One of the things you learn as a president of a parent's association is how differently the young see the world. This was reflected in a memo I wrote a few years later while serving on a committee planning a major capital expansion of the school. I wrote the committee chair about my interview with a focus group of two - an eight year old and a six year old. The results were humbling:
ME - They're going to fix up John Eaton. What would you like to see changed?
8 YEAR OLD - Nothing.
ME - What about replacing the play equipment with something new?
8 YEAR OLD - What's the matter with it?
ME - How about bright colored play equipment?
8 YEAR OLD - It wouldn't match the school.
I pressed the six year old in hope of getting a more favorable response to progress. His goals: "I wish they would chip off the paint and put the colors red, white and blue . . . I would like the sinks in the boys room unplugged 'cause it goes too slow . . . And could there be more soap? . . . Would like the water to stay on so you don't have to hold it . . . I want bigger cubbyholes. They're just about this small."
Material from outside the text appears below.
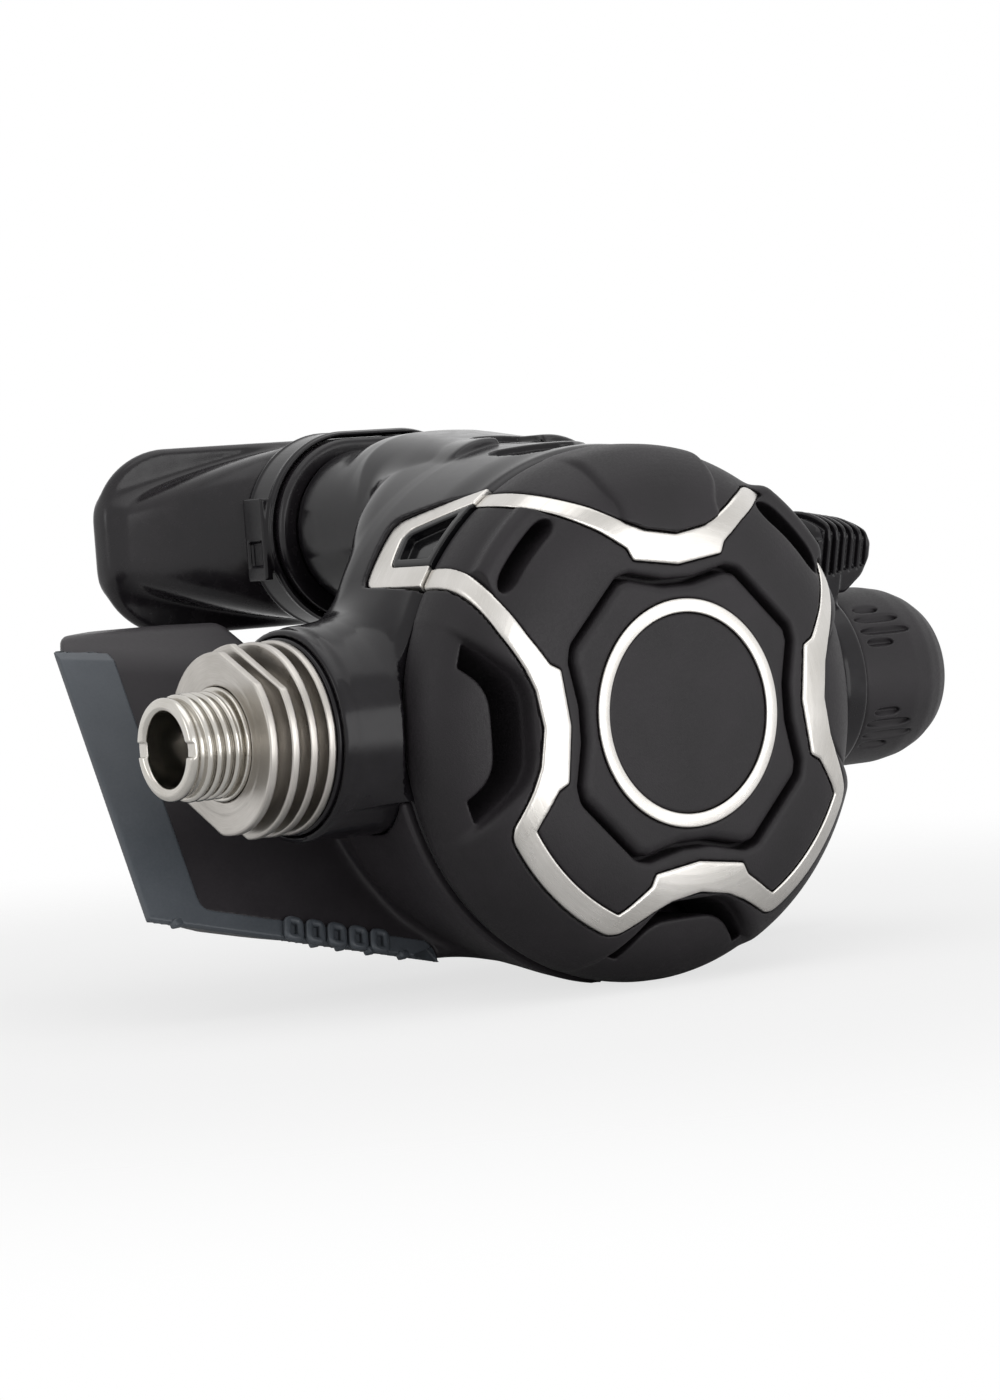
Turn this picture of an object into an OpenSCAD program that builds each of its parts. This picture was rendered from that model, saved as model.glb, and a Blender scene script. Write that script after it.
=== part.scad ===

8 YEAR OLD - Bigger coat rooms
ME - How about the auditorium?
6 YEAR OLD - I want the floor painted brown again
8 YEAR OLD - They need a better gate. There's a hole in it and the ball goes through it and into the street all the time.
6 YEAR OLD - Can the kickball places be painted over so you can see where the bases are?
I wrote our committee chair: "The rather terrifying thought occurred to me that we might be embarking on a multi-million dollar project that the kids would do for a few thousand. Tough. They'll just have to suffer. I mean, where would the economy be if we grownups were as easy to please?"
At another DC public school a teacher asked the question, "What do people need to get along?" A student had written, "cooperation" and the teacher had crossed it out and written, "rules." In a few decades, the whole nation would try to run education that way, with lots of tests to make sure the instructions were being obeyed.
But it didn't work because it lacked the combination that on most days had made John Eaton work: competence, to be sure, but - just as important - cooperation, enthusiasm, and love.